### [WHAT TO WORK ON]
Every line that includes the word "hinge" is to be listed.

··· SOURCE MATERIAL

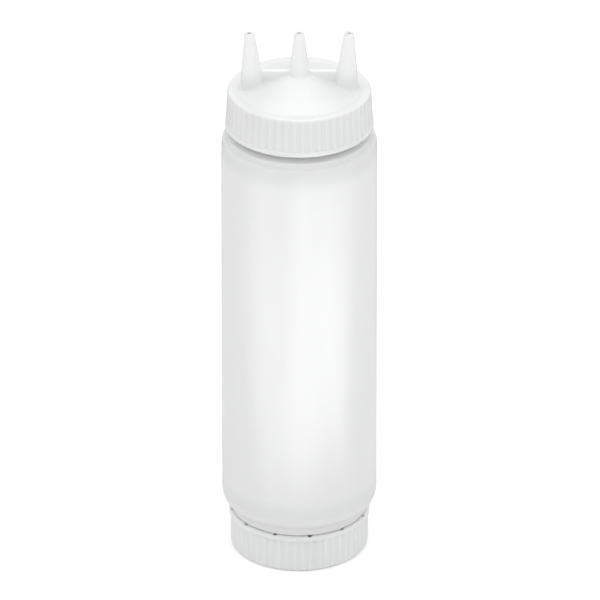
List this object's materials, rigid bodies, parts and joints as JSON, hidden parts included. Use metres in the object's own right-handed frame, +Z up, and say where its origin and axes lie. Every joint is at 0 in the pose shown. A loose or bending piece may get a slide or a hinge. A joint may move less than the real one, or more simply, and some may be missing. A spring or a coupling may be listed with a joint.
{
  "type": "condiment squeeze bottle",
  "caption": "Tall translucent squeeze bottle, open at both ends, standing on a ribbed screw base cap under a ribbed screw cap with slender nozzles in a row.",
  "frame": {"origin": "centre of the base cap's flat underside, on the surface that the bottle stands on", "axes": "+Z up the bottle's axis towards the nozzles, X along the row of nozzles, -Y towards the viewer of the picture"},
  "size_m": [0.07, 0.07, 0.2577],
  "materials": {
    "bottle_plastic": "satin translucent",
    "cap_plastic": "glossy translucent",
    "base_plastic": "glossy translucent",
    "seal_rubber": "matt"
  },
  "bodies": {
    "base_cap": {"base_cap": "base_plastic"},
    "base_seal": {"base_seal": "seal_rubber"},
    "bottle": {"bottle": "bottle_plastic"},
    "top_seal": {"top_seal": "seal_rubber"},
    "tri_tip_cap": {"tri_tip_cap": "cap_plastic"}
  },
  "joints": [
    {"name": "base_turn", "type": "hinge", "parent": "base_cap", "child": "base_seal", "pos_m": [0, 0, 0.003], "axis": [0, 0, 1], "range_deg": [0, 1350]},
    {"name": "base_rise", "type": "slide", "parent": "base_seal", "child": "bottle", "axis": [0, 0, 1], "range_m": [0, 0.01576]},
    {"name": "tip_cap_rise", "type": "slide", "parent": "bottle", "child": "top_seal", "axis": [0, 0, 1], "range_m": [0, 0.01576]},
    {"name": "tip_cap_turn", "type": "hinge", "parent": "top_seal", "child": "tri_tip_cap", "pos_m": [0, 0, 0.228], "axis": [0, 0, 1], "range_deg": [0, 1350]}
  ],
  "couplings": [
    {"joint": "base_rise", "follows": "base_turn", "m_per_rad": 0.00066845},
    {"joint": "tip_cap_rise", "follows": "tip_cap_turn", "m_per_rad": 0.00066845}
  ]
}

······

### [WRITTEN ANSWER]
List this object's materials, rigid bodies, parts and joints as JSON, hidden parts included. Use metres in the object's own right-handed frame, +Z up, and say where its origin and axes lie. Every joint is at 0 in the pose shown. A loose or bending piece may get a slide or a hinge. A joint may move less than the real one, or more simply, and some may be missing. A spring or a coupling may be listed with a joint.
    {"name": "base_turn", "type": "hinge", "parent": "base_cap", "child": "base_seal", "pos_m": [0, 0, 0.003], "axis": [0, 0, 1], "range_deg": [0, 1350]},
    {"name": "tip_cap_turn", "type": "hinge", "parent": "top_seal", "child": "tri_tip_cap", "pos_m": [0, 0, 0.228], "axis": [0, 0, 1], "range_deg": [0, 1350]}